Le nostre perplessità permangono tutte, anche perché il trust non trova una compiuta disciplina civilistica nel nostro ordinamento. Pertanto, lo stesso andrebbe considerato come una delle possibili forme di destinazione e protezione del patrimonio, ma sicuramente, allo stato, non la principale o esclusiva.

A tal fine, come Anffas abbiamo richiesto che perlomeno laddove si volesse inserirlo nella legge sul “dopo di noi”, le relative agevolazioni fiscali ci fossero solo per un trust “finalizzato” ad un percorso concreto del “dopo di noi”.

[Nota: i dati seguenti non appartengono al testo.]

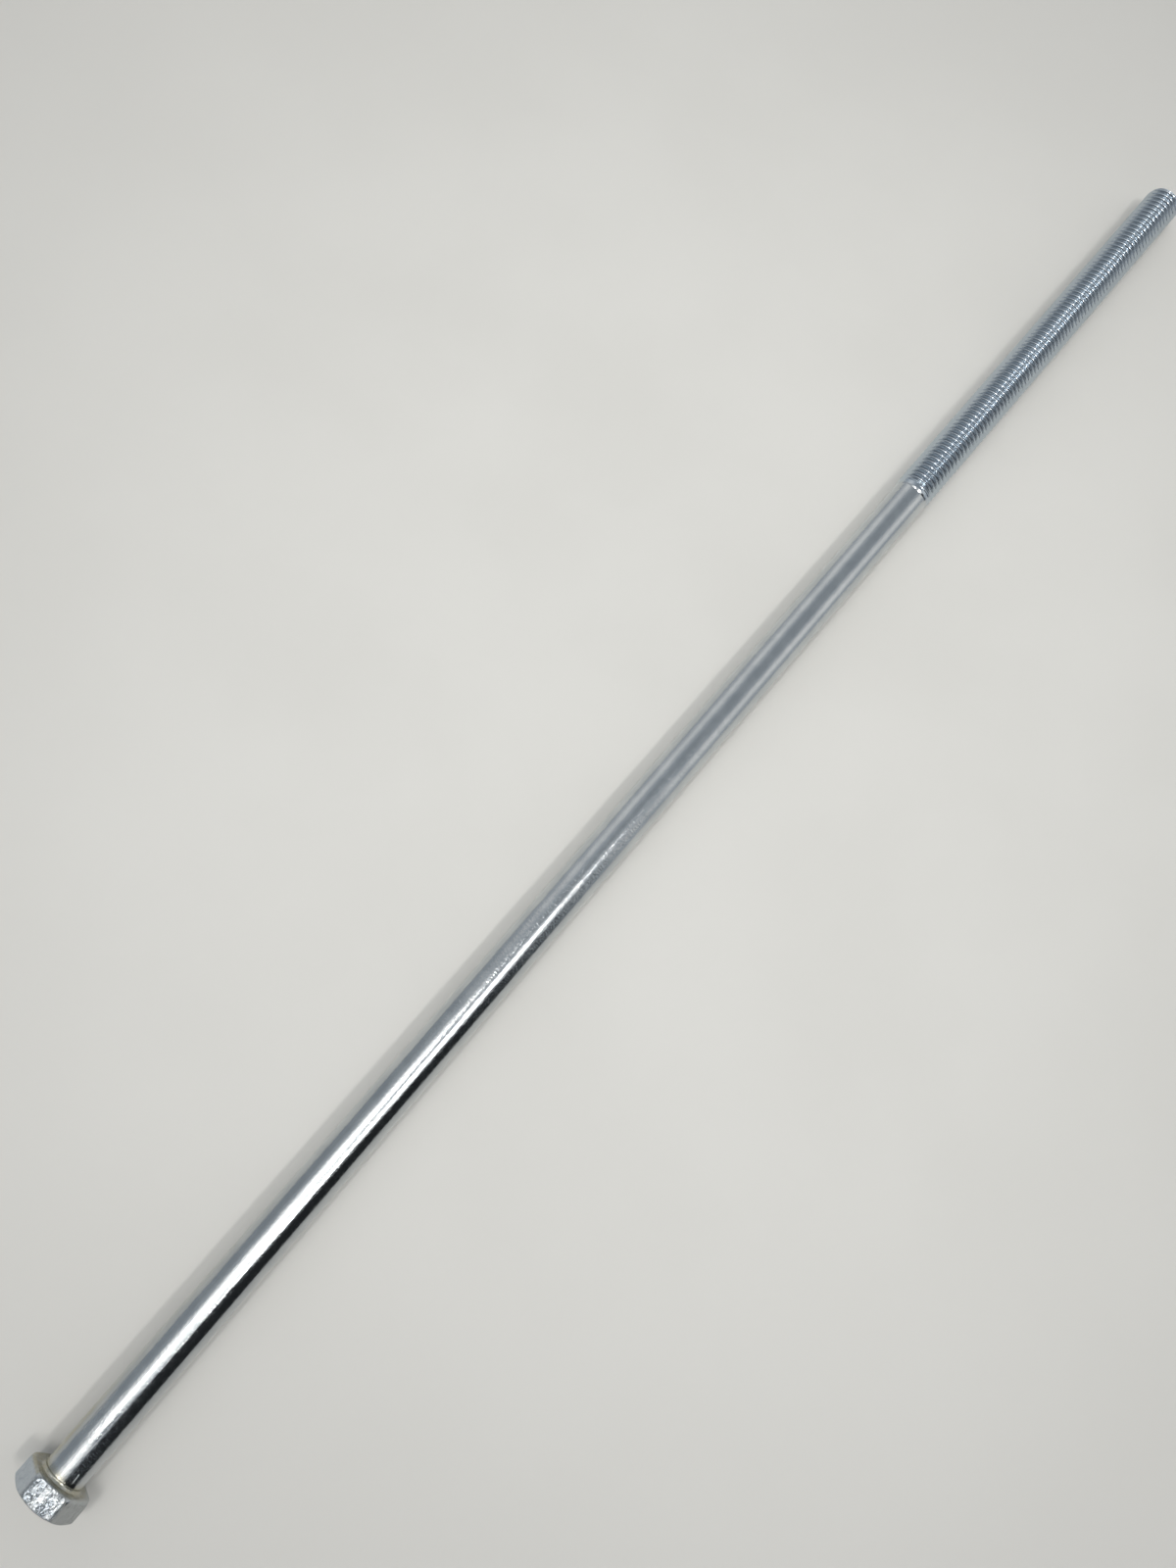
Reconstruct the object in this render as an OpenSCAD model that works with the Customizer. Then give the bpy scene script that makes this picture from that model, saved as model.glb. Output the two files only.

Alcuni soggetti reputano che più semplicemente la legge sul Dopo di Noi dovrebbe dare risorse alle famiglie, che potrebbero organizzare la vita a casa del figlio con disabilità in continuità con la sua vita di sempre. Costerebbe lo stesso, se non meno. Non è una buona proposta?

Lo dicevo sopra: Anffas ha proposto, ed in parte ottenuto, che gli interventi finanziabili siano anche volti a supportare le famiglie che, semmai, avendo una casa di abitazione (in cui il figlio vive da sempre) possano far strutturare il contesto di vita proprio lì, ma con i giusti sostegni e sempre nell’ottica del perseguimento di un progetto di vita. Dobbiamo evitare assolutamente che la persona con disabilità rimanga segregata in casa con una badante, con il paradossale rischio di ritrovarci in una situazione peggiore.

La legge oggi prevede l’istituzione di un Fondo da 56,9 milioni di euro per il 2016 più minori entrate di 45,7 milioni di euro per il 2016 per via dell’innalzamento della detraibilità delle spese assicurative. Fa 102, 6 milioni, la Legge di Stabilità parla invece di 90, partiamo male?

Intanto registriamo una differenza tra quanto annunciato in conferenza stampa dal Premier, che aveva parlato di 100 milioni, e i 90 milioni oggi previsti nella legge di stabilità. Sarebbe quindi paradossale che anche un solo euro dei 90 milioni previsti venisse poi meno per altri strani meccanismi. Anzi, l’auspicio è che il fondo venga incrementato con altre risorse da parte delle Regioni e degli Enti Locali e che venga stabilizzato, come sembrerebbe, per le annualità successive.